PROVENIENZ: Galerie Vömel, Düsseldorf.
Sammlung Dr. Hugo und Madeleine Simons, Rheinland, später Montreal, Kanada (vom Vorgenannten zwischen 1926 und 1933 erworben, seitdem in Familienbesitz).

AUSSTELLUNG: Die Sammlung Simons, Goethe-Haus, Montreal 1964.

"Was sind Gesetze? Was ist Willkür und Zügellosigkeit? Jeder wirkliche Künstler schafft neue Werte, neue Schönheit, und es entstehen neue Gesetze [..]. Das Neue und Schöne, was er bringt, wird, weil es sich den bisherigen Gesetzen nicht unterordnen lässt, als 'Willkür', als 'Zügellosigkeit' bezeichnet. Das sind die Vorwürfe, unter denen jede Genialität zu leiden hat."
Emil Nolde (zit. nach: Hans Fehr, Emil Nolde - Ein Buch der Freundschaft, S. 42, 1957)

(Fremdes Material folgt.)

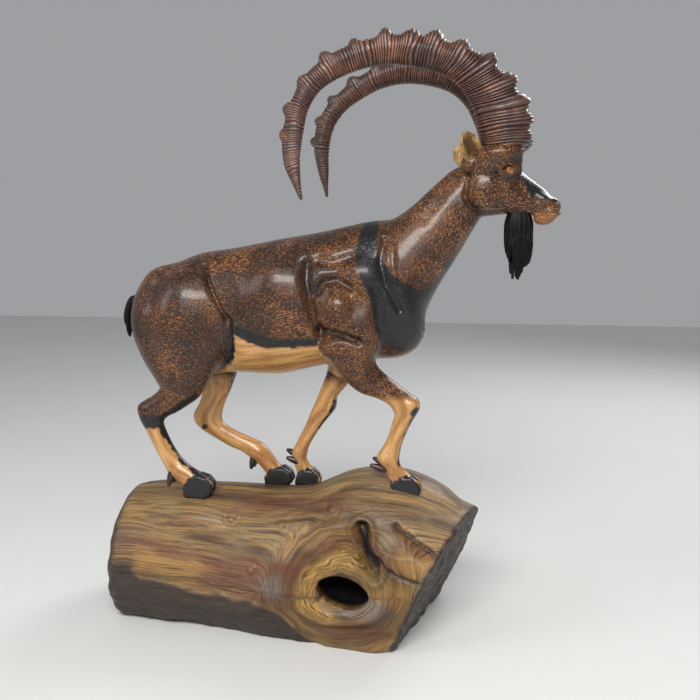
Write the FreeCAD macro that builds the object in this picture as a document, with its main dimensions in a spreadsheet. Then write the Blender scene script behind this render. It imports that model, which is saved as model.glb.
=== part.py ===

Die Porträts von Emil Nolde vermitteln viel von der Lebenseinstellung des Malers. Fast menschenscheu, wie er mit seiner Frau Ada in Seebüll lebt, hat er doch hin und wieder Porträts gemalt, meist junge Frauen, die vor einem imaginären Hintergrund groß und geheimnisvoll die Bildfläche füllen. So anonym die Porträtierten geblieben sind, so mystisch verklärt, wie Nolde sie sieht, sind sie unnahbar und präsent zugleich. Am 9. Oktober 1926 schreibt Emil Nolde: "Es ist der Künstler ein sensibles lärmscheues Wesen, oft leidend, sich verzehrend in Sehnsucht. Menschen sind fast alle seine Feinde, die Freunde, seine Nächsten die schlimmsten. Hinter Mauern lebt der Künstler, zeitlos, selten im Flug, oft im Schneckenhaus. Seltsames, tiefstes Naturgeschehen liebt er, aber auch die helle offene Wirklichkeit, die ziehenden Wolken, blühende glühende Blumen, die Kreatur. Unbekannte, ungenannte Menschen sind seine Freunde" (zit. nach: Ernst Gosebruch, Emil Nolde, Lübeck 1947, S. 2). Etwas von dieser schmerzhaft empfundenen Weltflucht lässt sich auch in seinen Porträts erkennen. Fast entrückt wirkt die Dargestellte, hervorgerufen durch die fast nur in Umrissen festgehaltene Gestalt.Das Bildnis des Mädchens ist unmittelbar aus dem freien Fluss der Farben ohne Vorzeichnung oder grafische Elemente gewachsen. Die zarte Farbigkeit und das zum Teil weiß gelassene Blatt als gewolltes Gestaltungsmittel unterstreichen die Fragilität der Dargestellten. Sie dominiert eine Komposition, der es an Eindringlichkeit der Gestaltung nicht mangelt. Nolde beweist auch hier seine Souveränität im Umgang mit dem Aquarell, das in einer für Nolde ungewöhnlich leichten Erscheinung seine Erfüllung findet. [SM]



709
Emil Nolde
Mädchen mit blauem Haar, Ca. 1920/1925.
Aquarell
Schätzung:
€ 90.000
Ergebnis:
€ 162.500

(inkl. Käuferaufgeld)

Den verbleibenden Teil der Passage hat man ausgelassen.